Senator LONG. Dr. Hamberg, I believe you have been informed that our procedure will be in accordance with the Legislative Reorganization Act, wherein you are requested to bring a prepared statement, which I would like to put in full in the record, and then to summarize your statement in your testimony today.

Mr. HAMBERG. The Senate Small Business Committee is to be warmly congratulated for its investigation of the patent policies of Federal agencies. Especially crying for study is the policy of virtually all Federal agencies (with the exception, I believe, of the Atomic Energy Commission, the Department of Agriculture, and the Tennessee Valley Authority) of permitting private corporations to secure patent rights to inventions developed by the corporations under Federal financial sponsorship. This policy possesses all the inherent and potential disadvantages of the patent system and none of the latter's alleged advantages.

Whatever their merits, it is undeniable that patent rights confer monopoly powers on the patentee. Patents enable their owners to restrict the use of inventions, thereby restricting the contributions to the national product that the patented inventions could make, in the hope that the resulting higher market prices will make possible (monopoly) profits in excess of what could be earned under competitive conditions. To deny this feature of the patent system would be tantamount to denial of any usefulness of the patent system.

Implicit in this essential characteristic of the patent system is a retardation in the rate of diffusion of inventions. Why has society erected a legal institution that impedes the diffusion of technological knowledge? The answer lies in the belief that the monopoly profits made possible (if not guaranteed) by the patent system will act as an inducement to further, and even raise the rate of, invention and innovation. In a word, the patent system was conceived in the paradoxical expectation that by slowing down the rate of diffusion of inventions, there will be more inventions to diffuse.

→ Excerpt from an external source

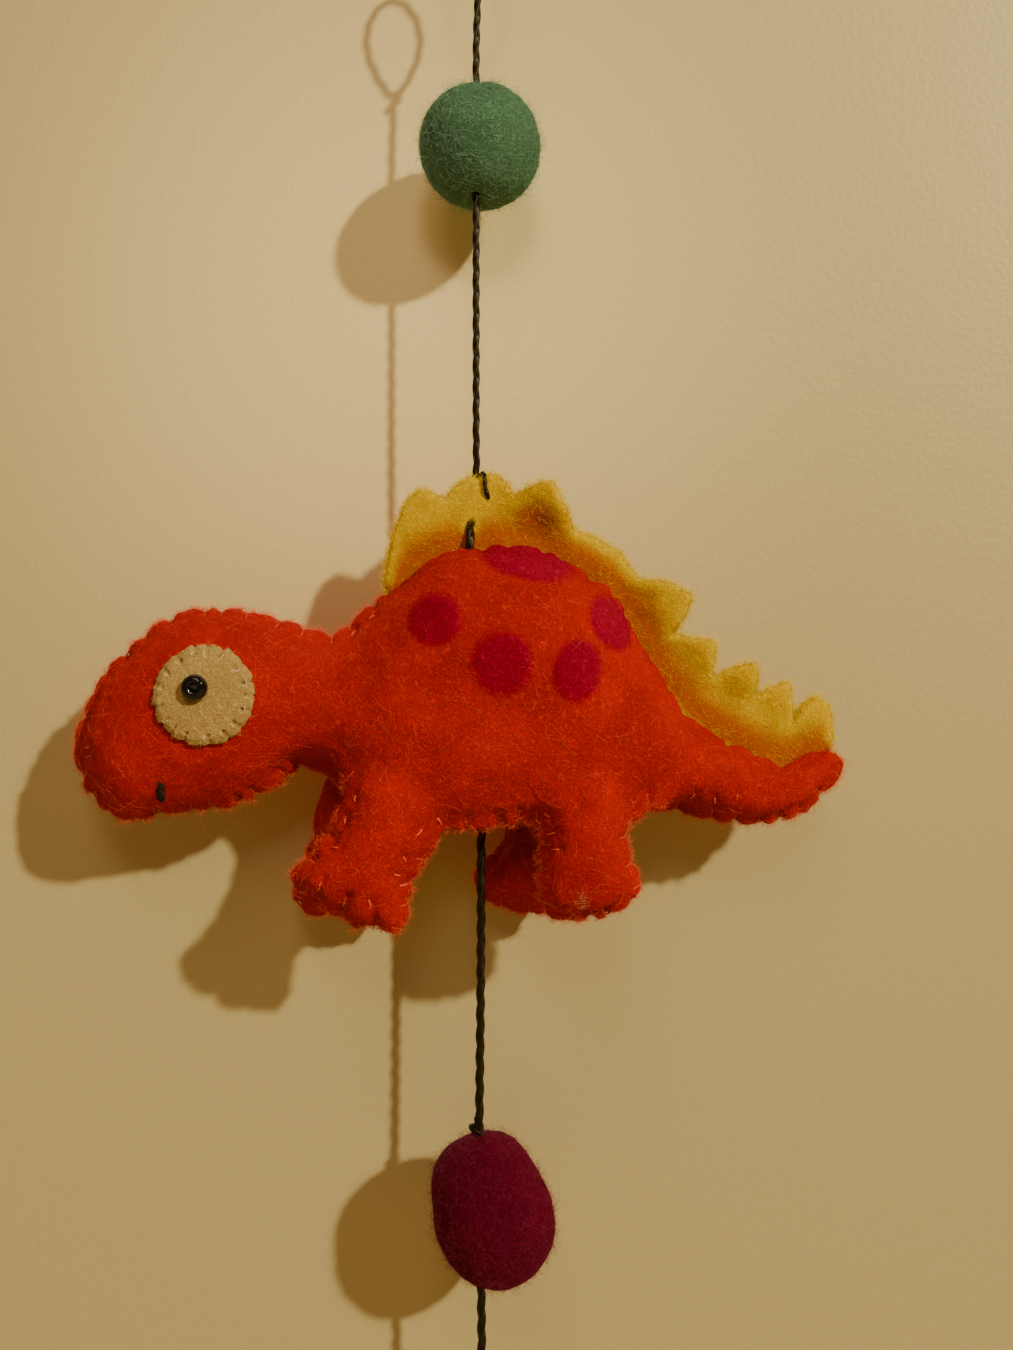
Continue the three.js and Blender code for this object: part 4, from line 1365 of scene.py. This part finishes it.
# Each row: name, carrier, number of fibres, seed, wool, shortest and longest in mm, share
# that stands up, points of one fibre, radius in mm, places.
fibre_jobs = [
    ("body_fuzz", body, 9200, 11, "orange_felt", (0.5, 1.6), 0.45, 3, 0.018, plain_places),
    ("edge_fuzz", body, 9900, 19, "orange_edge", (0.4, 1.6), 0.90, 3, 0.025, sewn_edges),
    ("body_fibres", body, 2000, 18, "orange_hair", (1.4, 4.6), 0.10, 6, 0.017, plain_places),
    ("spot_fuzz", body, 1500, 12, "crimson_wool", (0.5, 1.4), 0.40, 3, 0.020, spot_places),
    ("foot_tuft", body, 90, 20, "pale_wool", (0.4, 0.9), 0.2, 5, 0.016, foot_spot),
    ("crest_fuzz", crest, 3300, 13, "yellow_felt", (0.6, 1.8), 0.45, 3, 0.020, None),
    ("crest_edge", crest, 8000, 21, "yellow_felt", (0.4, 1.7), 0.95, 3, 0.029, cut_edges),
    ("green_fuzz", ball_green, 3400, 14, "green_felt", (0.8, 2.6), 0.34, 4, 0.020, None),
    ("plum_fuzz", ball_plum, 4000, 15, "plum_felt", (0.7, 2.3), 0.55, 4, 0.017, None),
    ("disc_fuzz_near", discs[0], 750, 16, "cream_felt", (0.4, 1.1), 0.60, 3, 0.02, None),
    ("disc_fuzz_far", discs[1], 750, 17, "cream_felt", (0.4, 1.1), 0.60, 3, 0.02, None),
]
fibres = {}
for name, carrier, count, seed, felt, long, stand, steps, thick, keep in fibre_jobs:
    piece = fibres_on(name, carrier, count, seed, long, stand, steps, thick, keep)
    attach(piece, "root")
    fibres[name] = (piece, felt)
    print(name, "triangles:", triangles_of(piece))

# %% [markdown]
# ## How felt looks
# Close up, felt is a mat of curled fibres, lighter on top and darker in between, over
# slow patches where the dye took more or less. Two ridged noise patterns give the curls
# and one broad noise gives the patches. They live in one shader group, because every felt
# uses the same effect with other colours.

# %% Shader group for felt
def new_group(name, inputs, outputs):
    """An empty shader group with these sockets, its input node and its output node."""
    group = bpy.data.node_groups.new(name, "ShaderNodeTree")
    for way, rows in (("INPUT", inputs), ("OUTPUT", outputs)):
        for label, kind in rows:
            group.interface.new_socket(label, in_out=way, socket_type="NodeSocket" + kind)
    return group, group.nodes.new("NodeGroupInput"), group.nodes.new("NodeGroupOutput")


def link(tree, source, target):
    tree.links.new(source, target)


def fill_in(tree, node, values):
    """Fills sockets, found by name or number, with a number, a colour or a link."""
    for label, value in values.items():
        target = node.inputs[label]
        if isinstance(value, tuple):
            target.default_value = (*value, 1)[: len(target.default_value)]
        elif isinstance(value, (int, float)):
            target.default_value = value
        else:
            link(tree, value, target)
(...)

What is the argument for the patent system and what is its relevance to the problem at hand, namely, the granting of patent rights to corporations conducting research under the financial sponsorship of the Federal Government?

Basically, the argument for a patent system, as such, is an incentive argument.

The profit expectations connected with the hope for a patent monopoly may induce inventors to exert their inventive efforts, or, in the modern scheme, induce corporations to maintain expert staffs of scientists and engineers and expensive research laboratories; the same profit prospects may induce venturesome capitalists, or their modern counterparts, the great corporations, to risk their money on uncertain and expensive development projects and pilot plants, and on the equally and uncertainty-laden tasks of building up markets. It may

be granted that patent-monopoly profits stem from output restrictions, and are thus inherently associated with underutilization of a recently developed piece of technology. But it is argued that this is the price we must pay for a system that fosters the development of new technologies and thereby ultimately permits a more rapid growth in total production than would be possible in its absence.

Without pausing to examine the validity of this argument, and there are many grounds for questioning it, let us scrutinize its applicability to the case of Government-financed research carried on in the private sector of the economy. Perhaps the most notable feature of such activity is the total absence of all financial risk on the part of firms conducting the research and development. Virtually all R. & D. contracts let by Federal agencies and departments are on one sort of "cost plus" basis or another. No results are guaranteed, nor can they be, of course. But no mater how difficult or expensive a project turns out to be, the costs are covered by the Government. The contracting firm pays not 1 cent from its own pockets. Not only is it renumerated for the basic invention for which it is responsible, but the Government bears all the costs of development work attached to it. Furthermore, there is no market to be developed. The market is there, waiting eagerly, in the form of the Federal agency or department for whom the R. & D. has been performed. In short, the whole thing is virtually a riskless venture for the contracting corporation. If there is a possible risk, it is that of contract cancellation. But even this can hardly be described as a risk, for it remains true that the firms have invested none of their own funds, and are always granted a return well in excess of costs, to boot.

What becomes of the "incentive" argument in this case? The answer, of course, is that it collapses completely. If there are no risks there is no justification for a monopoly profit such as might accrue from patent rights. But since the patent rights are clearly not needed to serve as an inducement to invent and innovate, while they simultaneously impede the diffusion of technological knowledge uncovered at public expense, the granting of patent privileges to the contracting firms clearly gives society none of the alleged advantages of the patent system while foisting upon us one of its decisive disadvantages.

It is undeniable that the whole basis of a patent system is the power inherent in the monopoly position that the patent grants, that is, the power to slow down, retard the rate of diffusion of inventions, so that the patent owner may receive a higher profit thereby.

Consequently, while there might be an argument for accepting this cost of a patent system as the price we pay in order to induce more invention and innovation at private expense, in the case at hand where the Government covers all the financial costs, bears all the financial risks of invention and innovation, we are clearly receiving no advantage here, while accepting the decisive disadvantage or one of the decisive disadvantages of the patent system, namely, the retardation of the diffusion of invention.

Lest the committee infer that the withdrawal of patent privileges from firms performing R. & D. for the Government at the latter's expense will remove all competitive advantage accruing to such firms, let me hasten to caution against any such inference. There are inherent advantages in performing such work that exist quite apart from patent privileges.